Many of my friendships have been made while talking about, planning or going fishing- One friend I had, was the son of a wealthy real estate broker. He had all the newest fishing equipment and he would discuss the merits of fishing with spinning reels, fiber glass rods, and monofilament lines as opposed to my braided line and bamboo rod to the point of punches being thrown. I read every copy of Outdoor Life magazine he had, then I practiced in the yard learning how to cast with my grandfathers present. I still use a fly rod, and the memories of my grandfather are still with me. L.ike my grandfather I have always been most comfortable fishing in solitude.
This changed when I took the most enthusiastic, and passionate person I know, and who is my wife, fishing with me on the Wallowa River near the town of Enterprise Oregon. It was a beautiful fall afternoon when I convinced her to try. We drove down to the clear ice cold river and I found a spot where she could cast one of the worms she carried in a small white cosmetic purse.
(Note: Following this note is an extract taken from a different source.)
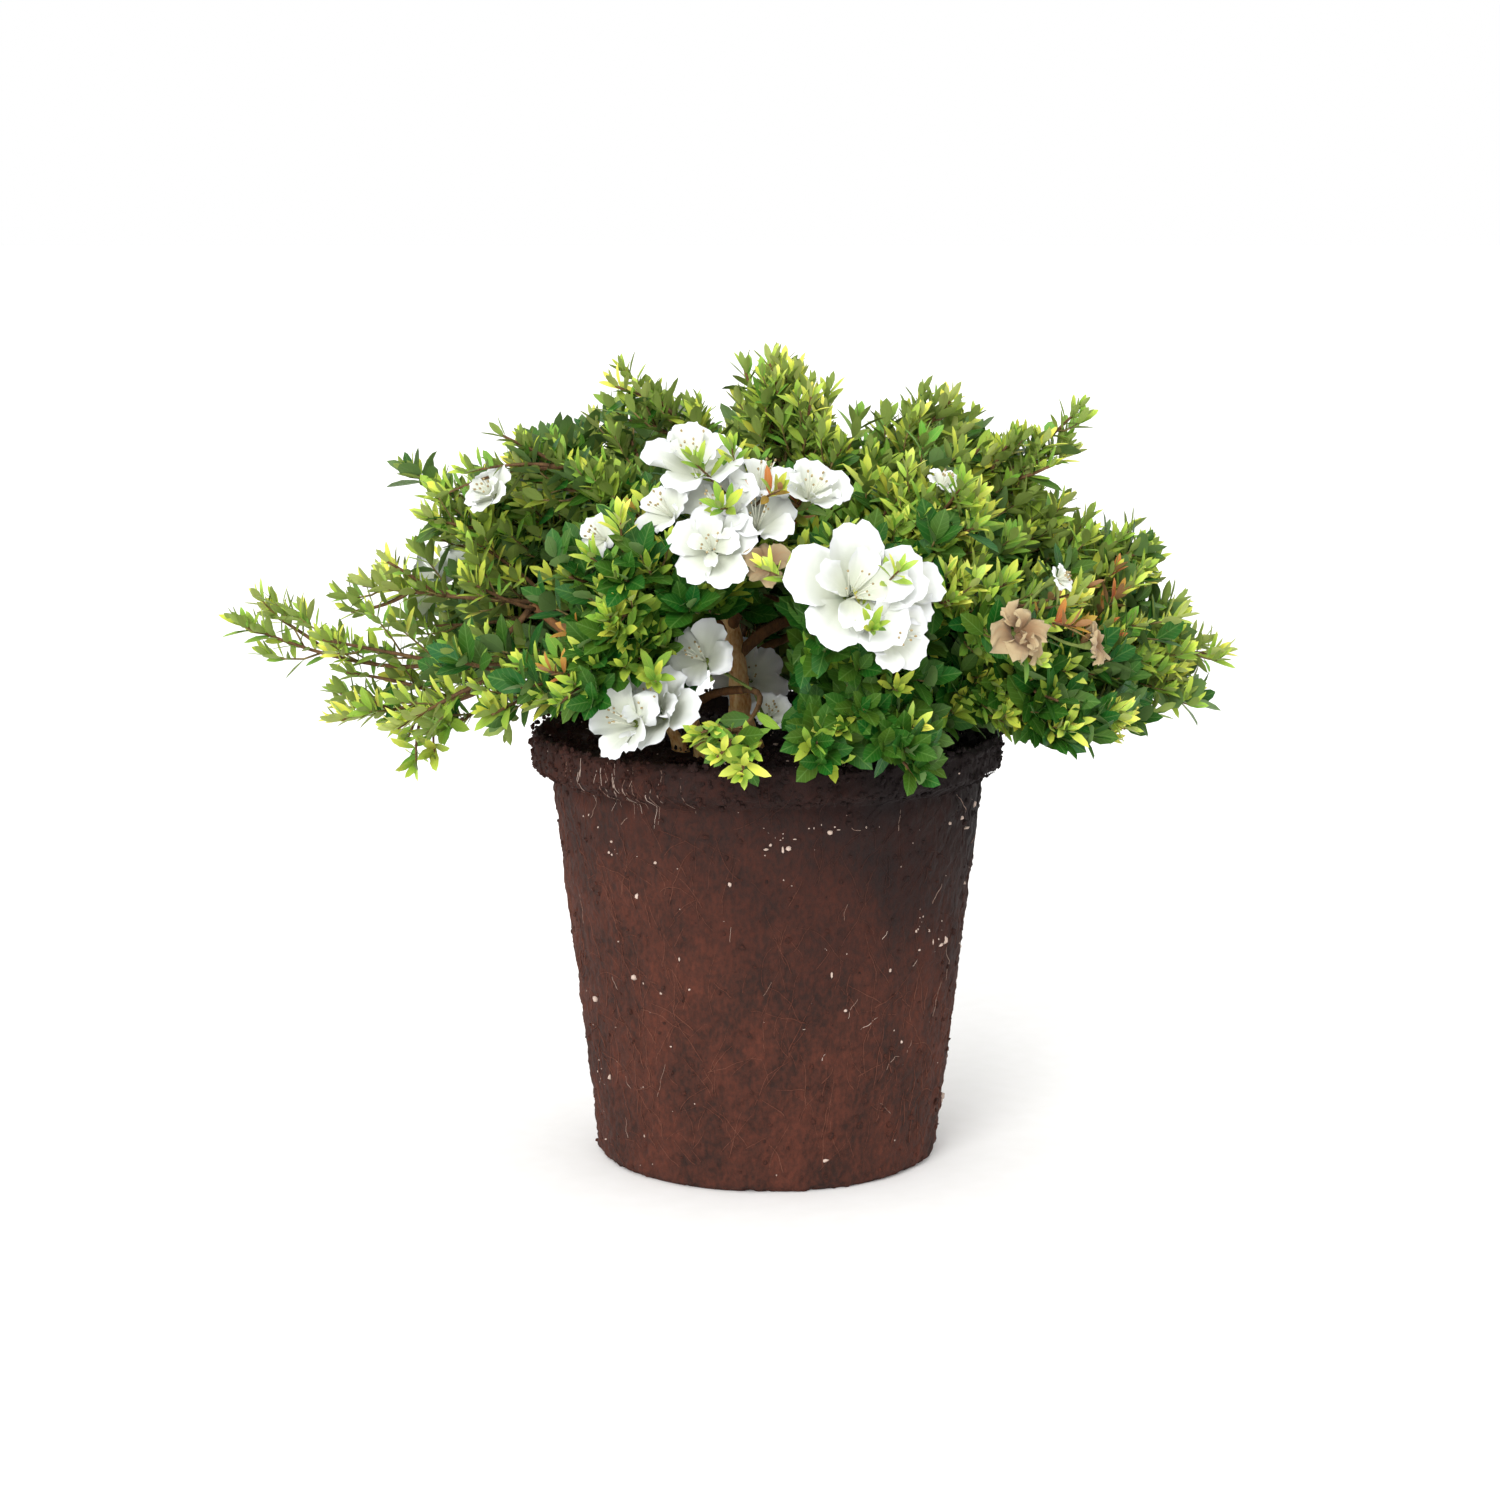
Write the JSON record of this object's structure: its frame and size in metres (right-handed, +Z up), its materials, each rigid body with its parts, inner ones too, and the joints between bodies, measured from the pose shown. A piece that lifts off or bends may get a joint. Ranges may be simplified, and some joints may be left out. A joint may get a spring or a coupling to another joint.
{
  "type": "azalea shrub on its root ball",
  "caption": "Low spreading evergreen azalea in white flower on a bare tapered root ball with a collar, standing free on its flat underside.",
  "frame": {"origin": "centre of the root ball's flat underside", "axes": "+Z up along the root ball's axis, +X to the right of the shrub seen from its front, -Y towards the viewer"},
  "size_m": [0.5869, 0.442, 0.4777],
  "materials": {
    "root_soil": "rough, fibrous, moist bark and peat soil bound by fine roots",
    "bark": "thin flaking brown bark",
    "foliage": "leathery leaves with a soft sheen",
    "blossom": "matt white ruffled petals"
  },
  "bodies": {
    "root": {"root_ball": "root_soil", "trunk": "bark", "bough_top_middle": "bark", "bough_top_left": "bark", "bough_top_right": "bark", "bough_left_shoulder": "bark", "bough_left_upper": "bark", "bough_left_middle": "bark", "stem_left_low": "bark", "bough_left_hanging": "bark", "bough_left_sprig": "bark", "bough_right_low": "bark", "bough_right_shoulder": "bark", "bough_right_upper": "bark", "stem_right_front_low": "bark", "bough_right_front": "bark", "bough_right_front_upper": "bark", "bough_front_right": "bark", "bough_front_low_right": "bark", "bough_front_upper": "bark", "bough_front_left": "bark", "stem_front_low_left": "bark", "bough_front_low_middle": "bark", "stem_back_low": "bark", "bough_back_upper": "bark", "bough_back_left_low": "bark", "bough_back_left": "bark", "bough_back_right_low": "bark", "bough_back_right": "bark", "foliage_top_middle": "foliage", "foliage_top_left": "foliage", "foliage_top_right": "foliage", "foliage_left_shoulder": "foliage", "foliage_left_upper": "foliage", "foliage_left_middle": "foliage", "foliage_left_low": "foliage", "foliage_left_hanging": "foliage", "foliage_left_sprig": "foliage", "foliage_right_low": "foliage", "foliage_right_shoulder": "foliage", "foliage_right_upper": "foliage", "foliage_right_front_low": "foliage", "foliage_right_front": "foliage", "foliage_right_front_upper": "foliage", "foliage_front_right": "foliage", "foliage_front_low_right": "foliage", "foliage_front_upper": "foliage", "foliage_front_left": "foliage", "foliage_front_low_left": "foliage", "foliage_front_low_middle": "foliage", "foliage_back_low": "foliage", "foliage_back_upper": "foliage", "foliage_back_left_low": "foliage", "foliage_back_left": "foliage", "foliage_back_right_low": "foliage", "foliage_back_right": "foliage"}
  },
  "joints": []
}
I impaled one on a hook, very concerned that she would get wet or dirty the spotless white jumpsuit she had put on for this occasion. It took her several tries before she managed to put her bait into the water, but it was not long before she hooked a small rainbow trout. I never had seen her so excited as she was when the fish that was not more than seven inches long was flopping in the grass; It was when I unhooked it and started to put it back in the water that she protested. “Can I keep it; it is my first ever fish and I want to take a picture when we go home to send to my sister.”
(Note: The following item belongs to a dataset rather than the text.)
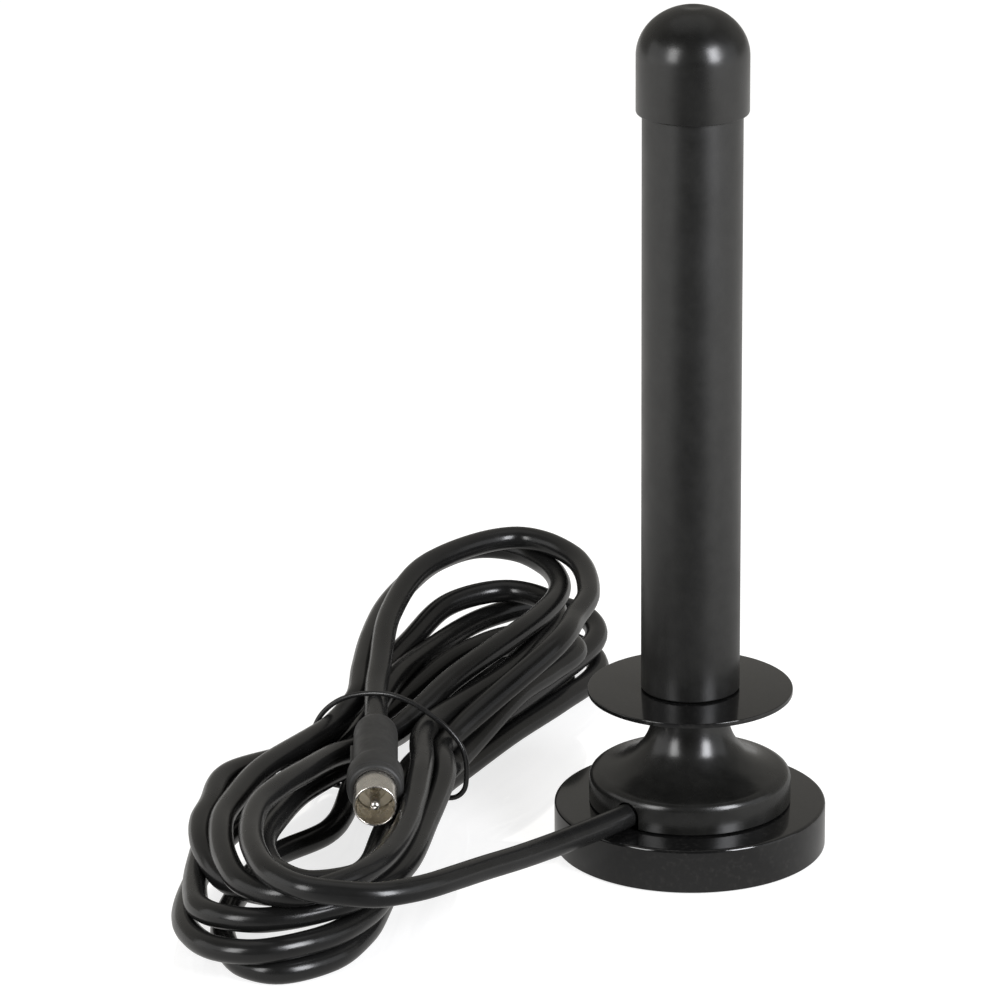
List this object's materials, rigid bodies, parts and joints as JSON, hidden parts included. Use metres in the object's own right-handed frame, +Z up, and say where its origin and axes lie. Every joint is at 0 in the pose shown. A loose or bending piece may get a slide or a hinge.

We were recently married and still on our honeymoon, so I decided that there was no argument that I could think of to save that fish, I put it on a small forked stick. Unfortunately, no other fish was to be caught in that spot...I asked, “Do you want to go home now?” Her answer surprised me. ”Oh no, this is too much fun and it is exciting, I want to catch enough for supper.”
I knew that further up stream there would be better fishing, so I cleared a pathway through to brush and briars took her hand and said.”Follow me my love, and be careful you don’t get dirty or scratched by the thorns.”I started to take the fish. Again she surprised me when she said, “I caught it and I want to carry it.”It was not long before we entered a beautiful meadow and the walking was easy.
I went ahead looking for a place where the water could hold trout behind rocks and the undercut in the stream bank. Then I came to a streamlet about a foot wide. The water was crystal clear and appeared to be at the most four inches deep. Normally I would have stepped into it, but there was a large fallen branch lying across it .I decided to walk across testing my balance on the branch. Once on the other side I continued studying river for fish holding water. Suddenly I heard my new bride screaming in Italian “Aiuto, Aiuto”, help, and help.
I turned around rushed back to where I had left her and found her sunk up to her waste in black stinking muck. I reached down to pull her free. Instead she said “First take my fish” That is when I knew she was to be my lifelong fishing partner.